-- Start of Records for processing --

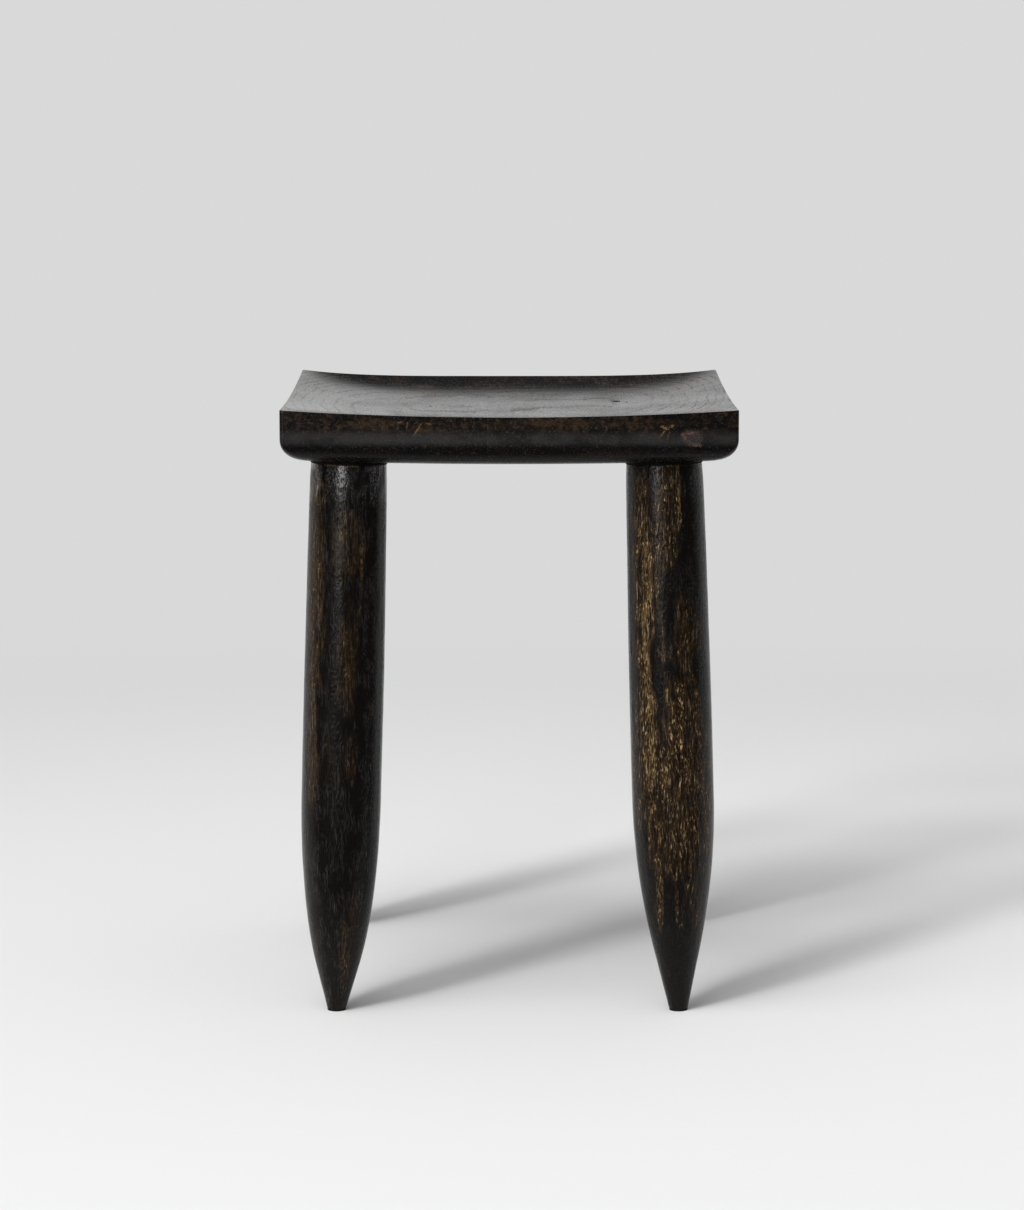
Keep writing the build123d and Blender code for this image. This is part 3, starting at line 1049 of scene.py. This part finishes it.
def make_lights():
    """A tall key light, made of four suns one above another, so that the legs' shadows are narrow
    and the seat's is faint, a low side light, and a dim softbox that the legs reflect."""
    for name, azimuth, elevation, strength, softness in [
        ("key_lowest", 39, 26, 0.62, 9),
        ("key_low", 39, 40, 0.62, 10),
        ("key_middle", 38, 56, 0.42, 14),
        ("key_high", 37, 74, 0.50, 26),
        ("side", 60, 36, 0.45, 34),
    ]:
        light, _ = add_light(name, "SUN", azimuth, elevation)
        light.data.energy = strength
        light.data.angle = math.radians(softness)

    distance, middle_height = 3.0, 0.90
    softbox, towards = add_light("softbox", "AREA", 22, 0)
    softbox.data.shape = "RECTANGLE"
    softbox.data.size, softbox.data.size_y = 0.9, 1.3
    softbox.data.energy = 20
    softbox.location = towards * distance + Vector((0, 0, middle_height))


def make_camera():
    """The photograph's viewpoint: a long lens 3.1 m in front of the stool's middle, looking
    slightly down."""
    distance, height, down_degrees = 3.1089, 0.7532, 8.47
    long_side_px = 1210
    focal_px = 3994
    stool_offset_px = 2.8  # the stool stands this far left of the picture's middle
    data = bpy.data.cameras.new("camera")
    data.sensor_width = 36
    data.lens = focal_px / long_side_px * data.sensor_width
    data.shift_x = stool_offset_px / long_side_px
    camera = bpy.data.objects.new("camera", data)
    camera.location = (0, -distance, height)
    camera.rotation_euler = (math.radians(90 - down_degrees), 0, 0)
    bpy.context.scene.collection.objects.link(camera)
    bpy.context.scene.camera = camera


# ---- Build ----

leg_places = [LegPlace(name) for name in LEG_NAMES]
for piece, board in zip(make_boards(leg_places), BOARDS):
    dress(piece, seat_wood(board))
for number, place in enumerate(leg_places):
    dress(make_leg(place, 20 + 5 * number), leg_wood(place, number + 1))

rubber = matt_black("black_rubber", 1.1 * MM, (0.6, 0.8))
plastic = matt_black("black_plastic", 2.3 * MM, (0.5, 0.62))
steel = metal("zinc_plated_steel", grey(0.45), grey(0.62))
brass = metal("brass", (0.55, 0.40, 0.18, 1), (0.75, 0.58, 0.30, 1))
for name in LEG_NAMES:
    dress(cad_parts[f"leg_washer_{name}"], rubber)
    dress(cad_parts[f"foot_glide_{name}"], plastic)
    dress(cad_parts[f"hanger_bolt_{name}"], steel)
    dress(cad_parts[f"threaded_insert_{name}"], brass)

make_floor()
make_world()
make_lights()
make_camera()
bpy.context.scene.view_settings.view_transform = "Standard"
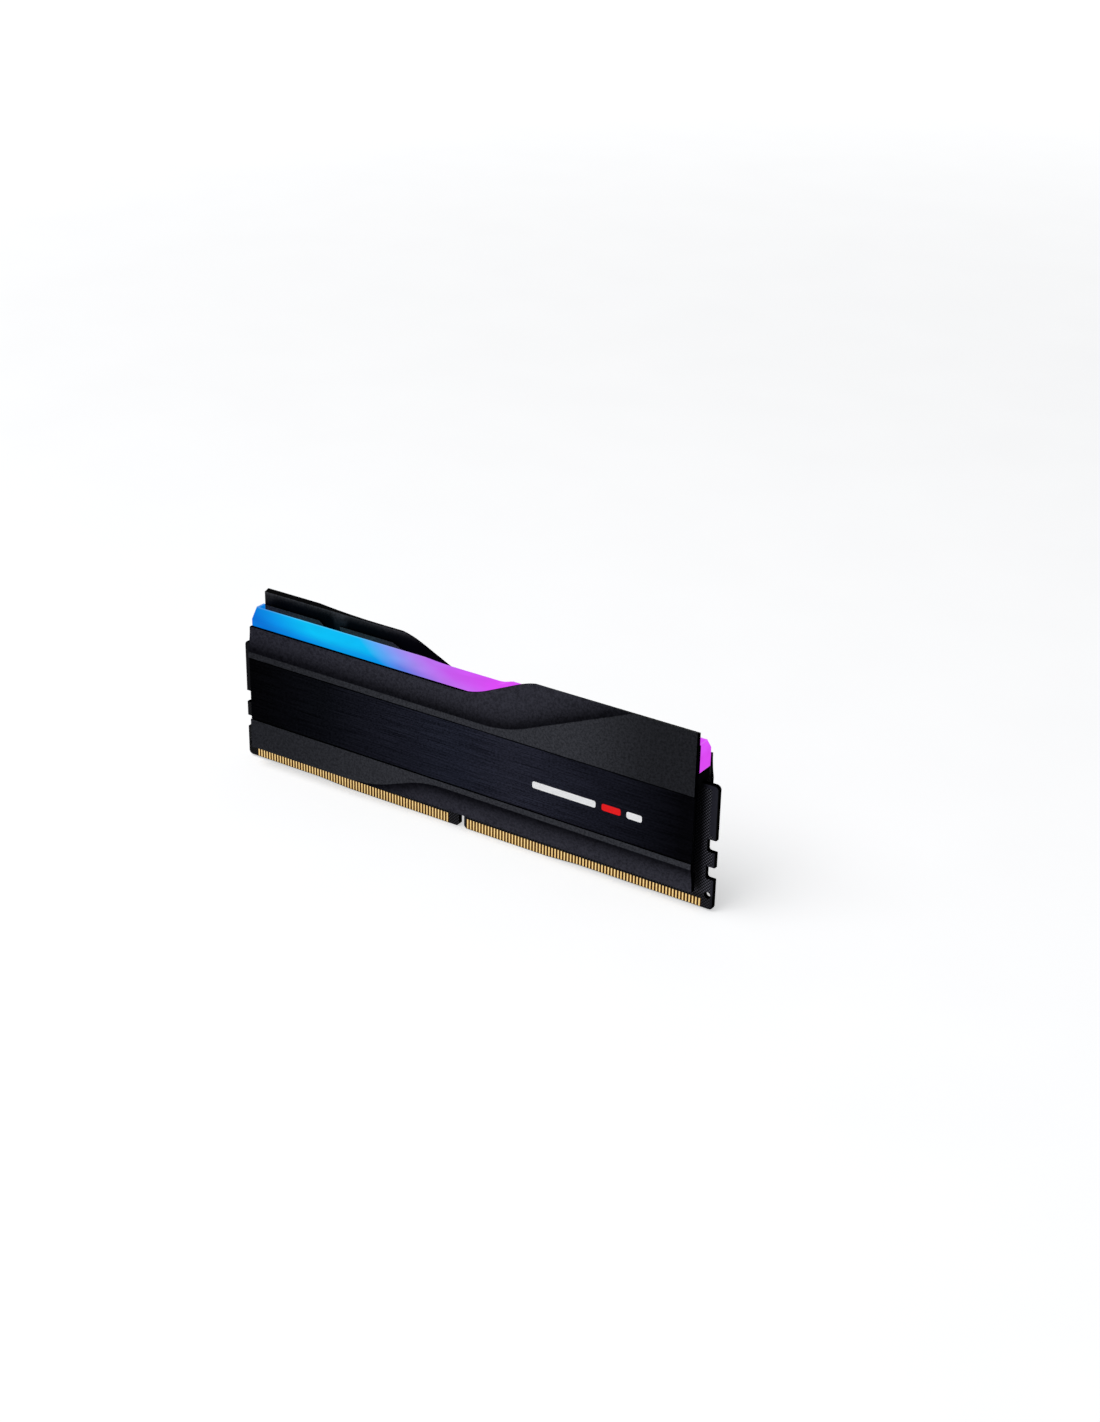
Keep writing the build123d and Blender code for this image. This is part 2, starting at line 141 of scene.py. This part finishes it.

-- End of Records for processing --

= Task =
Set every line of the listing down word for word.

= Written answer =
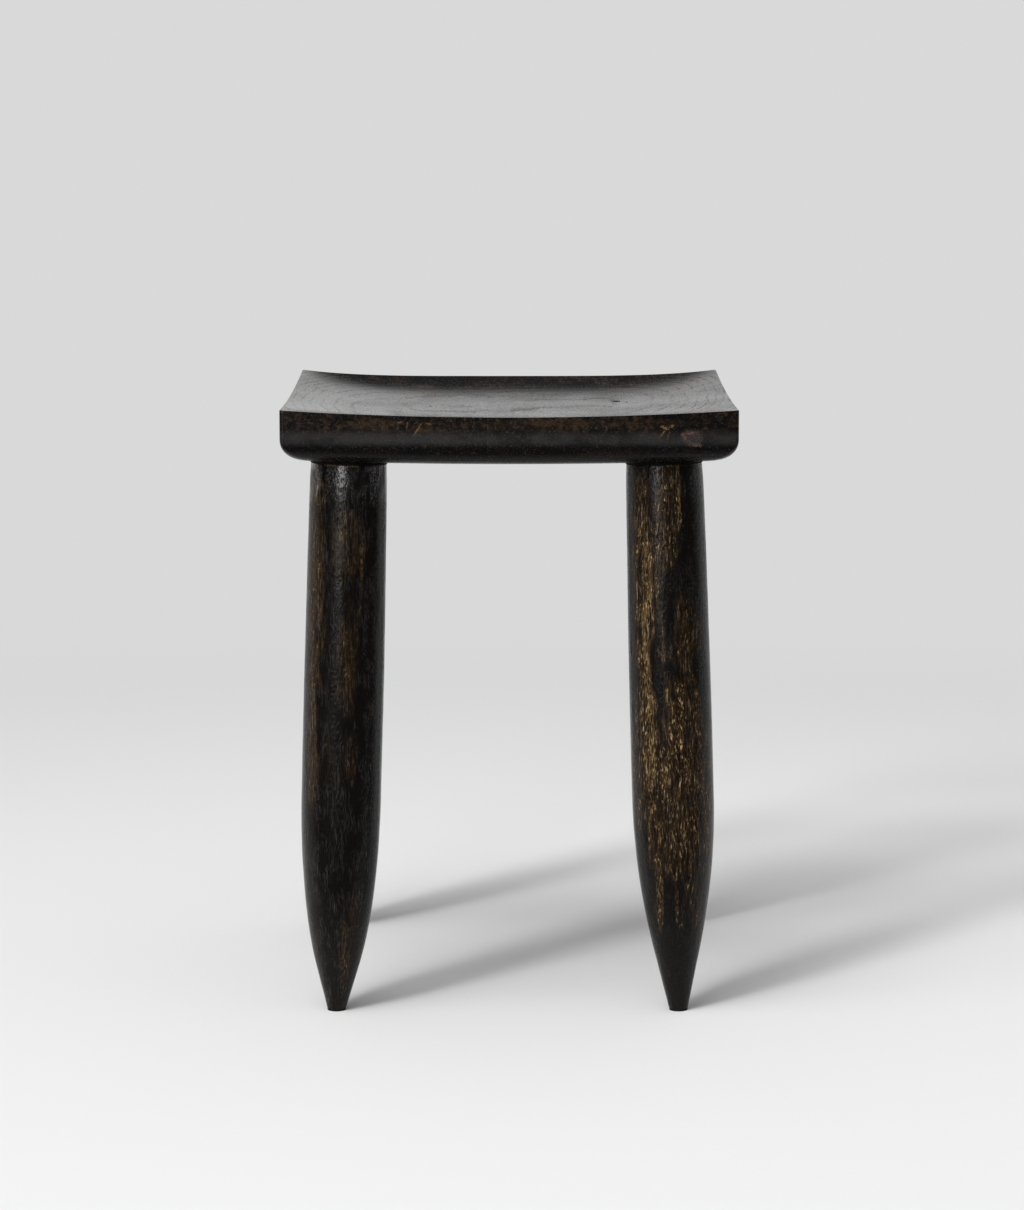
Keep writing the build123d and Blender code for this image. This is part 3, starting at line 1049 of scene.py. This part finishes it.
def make_lights():
    """A tall key light, made of four suns one above another, so that the legs' shadows are narrow
    and the seat's is faint, a low side light, and a dim softbox that the legs reflect."""
    for name, azimuth, elevation, strength, softness in [
        ("key_lowest", 39, 26, 0.62, 9),
        ("key_low", 39, 40, 0.62, 10),
        ("key_middle", 38, 56, 0.42, 14),
        ("key_high", 37, 74, 0.50, 26),
        ("side", 60, 36, 0.45, 34),
    ]:
        light, _ = add_light(name, "SUN", azimuth, elevation)
        light.data.energy = strength
        light.data.angle = math.radians(softness)

    distance, middle_height = 3.0, 0.90
    softbox, towards = add_light("softbox", "AREA", 22, 0)
    softbox.data.shape = "RECTANGLE"
    softbox.data.size, softbox.data.size_y = 0.9, 1.3
    softbox.data.energy = 20
    softbox.location = towards * distance + Vector((0, 0, middle_height))


def make_camera():
    """The photograph's viewpoint: a long lens 3.1 m in front of the stool's middle, looking
    slightly down."""
    distance, height, down_degrees = 3.1089, 0.7532, 8.47
    long_side_px = 1210
    focal_px = 3994
    stool_offset_px = 2.8  # the stool stands this far left of the picture's middle
    data = bpy.data.cameras.new("camera")
    data.sensor_width = 36
    data.lens = focal_px / long_side_px * data.sensor_width
    data.shift_x = stool_offset_px / long_side_px
    camera = bpy.data.objects.new("camera", data)
    camera.location = (0, -distance, height)
    camera.rotation_euler = (math.radians(90 - down_degrees), 0, 0)
    bpy.context.scene.collection.objects.link(camera)
    bpy.context.scene.camera = camera


# ---- Build ----

leg_places = [LegPlace(name) for name in LEG_NAMES]
for piece, board in zip(make_boards(leg_places), BOARDS):
    dress(piece, seat_wood(board))
for number, place in enumerate(leg_places):
    dress(make_leg(place, 20 + 5 * number), leg_wood(place, number + 1))

rubber = matt_black("black_rubber", 1.1 * MM, (0.6, 0.8))
plastic = matt_black("black_plastic", 2.3 * MM, (0.5, 0.62))
steel = metal("zinc_plated_steel", grey(0.45), grey(0.62))
brass = metal("brass", (0.55, 0.40, 0.18, 1), (0.75, 0.58, 0.30, 1))
for name in LEG_NAMES:
    dress(cad_parts[f"leg_washer_{name}"], rubber)
    dress(cad_parts[f"foot_glide_{name}"], plastic)
    dress(cad_parts[f"hanger_bolt_{name}"], steel)
    dress(cad_parts[f"threaded_insert_{name}"], brass)

make_floor()
make_world()
make_lights()
make_camera()
bpy.context.scene.view_settings.view_transform = "Standard"
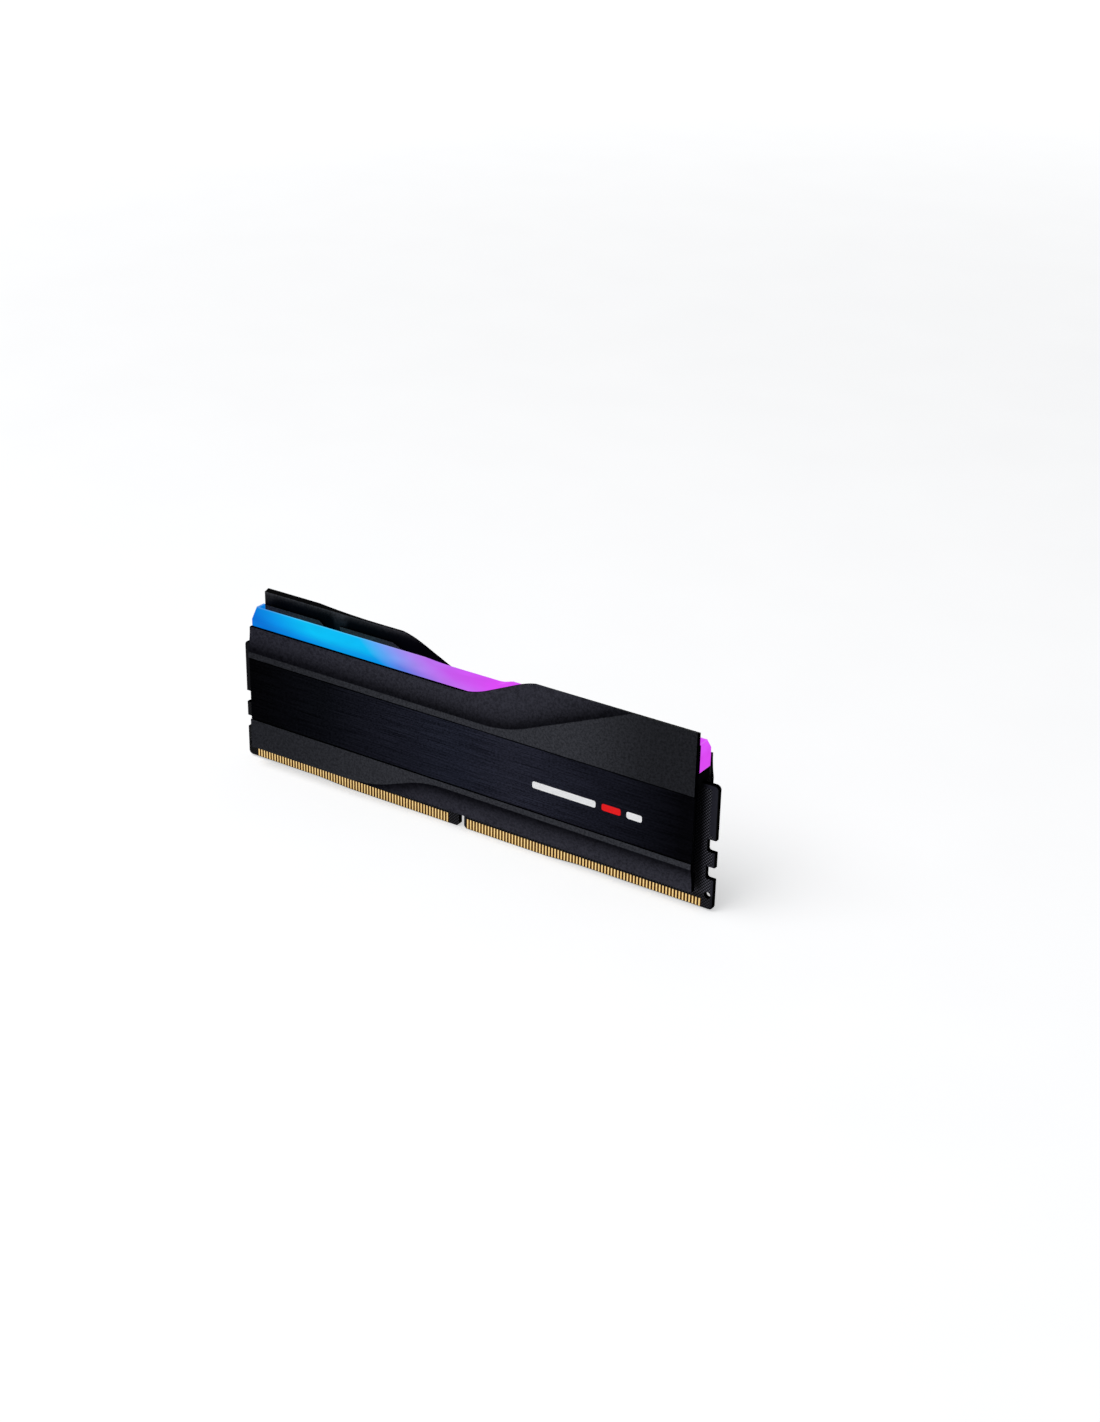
Keep writing the build123d and Blender code for this image. This is part 2, starting at line 141 of scene.py. This part finishes it.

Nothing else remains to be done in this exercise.